Beta1-Adrenergic receptor antagonism abrogates cardioprotective effects of intermittent hypoxia.

Basic Res Cardiol

Department of Integrative Physiology, University of North Texas Health Science Center, 3500 Camp Bowie Boulevard, Fort Worth, TX 76107-2699, USA.

Published: September 2006

Adaptation to hypoxia lessens myocardial ischemic injury. This study tested whether hypoxia-induced beta-adrenergic activity mobilizes mechanisms that protect myocardium during subsequent ischemia and reperfusion. Dogs were intermittent hypoxia conditioned (IHC) by a 20 days program of 5-8 daily, 5-10 min cycles of normobaric hypoxia (FIO2 = 9.5-10%), or sham conditioned with normoxic air, and metoprolol (beta1-adrenoceptor antagonist) was administered throughout the IHC program. Twenty-four hours after the last IHC session, the left anterior descending coronary artery (LAD) was occluded for 60 min, and then reperfused for 5 h. Area at risk (AAR) and infarct size (IS) were measured. IHC lowered IS/AAR from 38+/-6% in sham-conditioned dogs to 1.1+/-0.3%, and eliminated ventricular tachycardia (VT) and fibrillation (VF) that occurred in 14 of 17 non-conditioned dogs. Metoprolol blunted IHC-evoked cardioprotection (IS/AAR=27+/-3%), and VT and/or VF occurred in 5 of 6 dogs.
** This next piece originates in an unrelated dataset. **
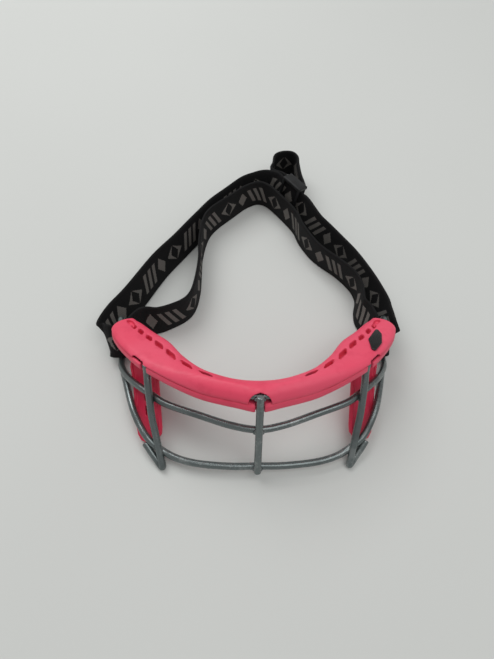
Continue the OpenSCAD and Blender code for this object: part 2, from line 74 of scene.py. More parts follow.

Metoprolol did not exacerbate ischemic injury in sham-conditioned dogs (IS/AAR=38+/-2%). Neither IHC nor metoprolol affected hematocrit or LAD collateral blood flow. A single IHC session failed to protect ischemic myocardium (IS/AAR = 36+/-8%), and protection was incomplete after 10 days of IHC (IS/AAR = 13+/-5%), suggesting that de novo protein synthesis was required for protection. Thus, episodic beta1-adrenergic activation during IHC evokes progressive development of powerful resistance to myocardial ischemia.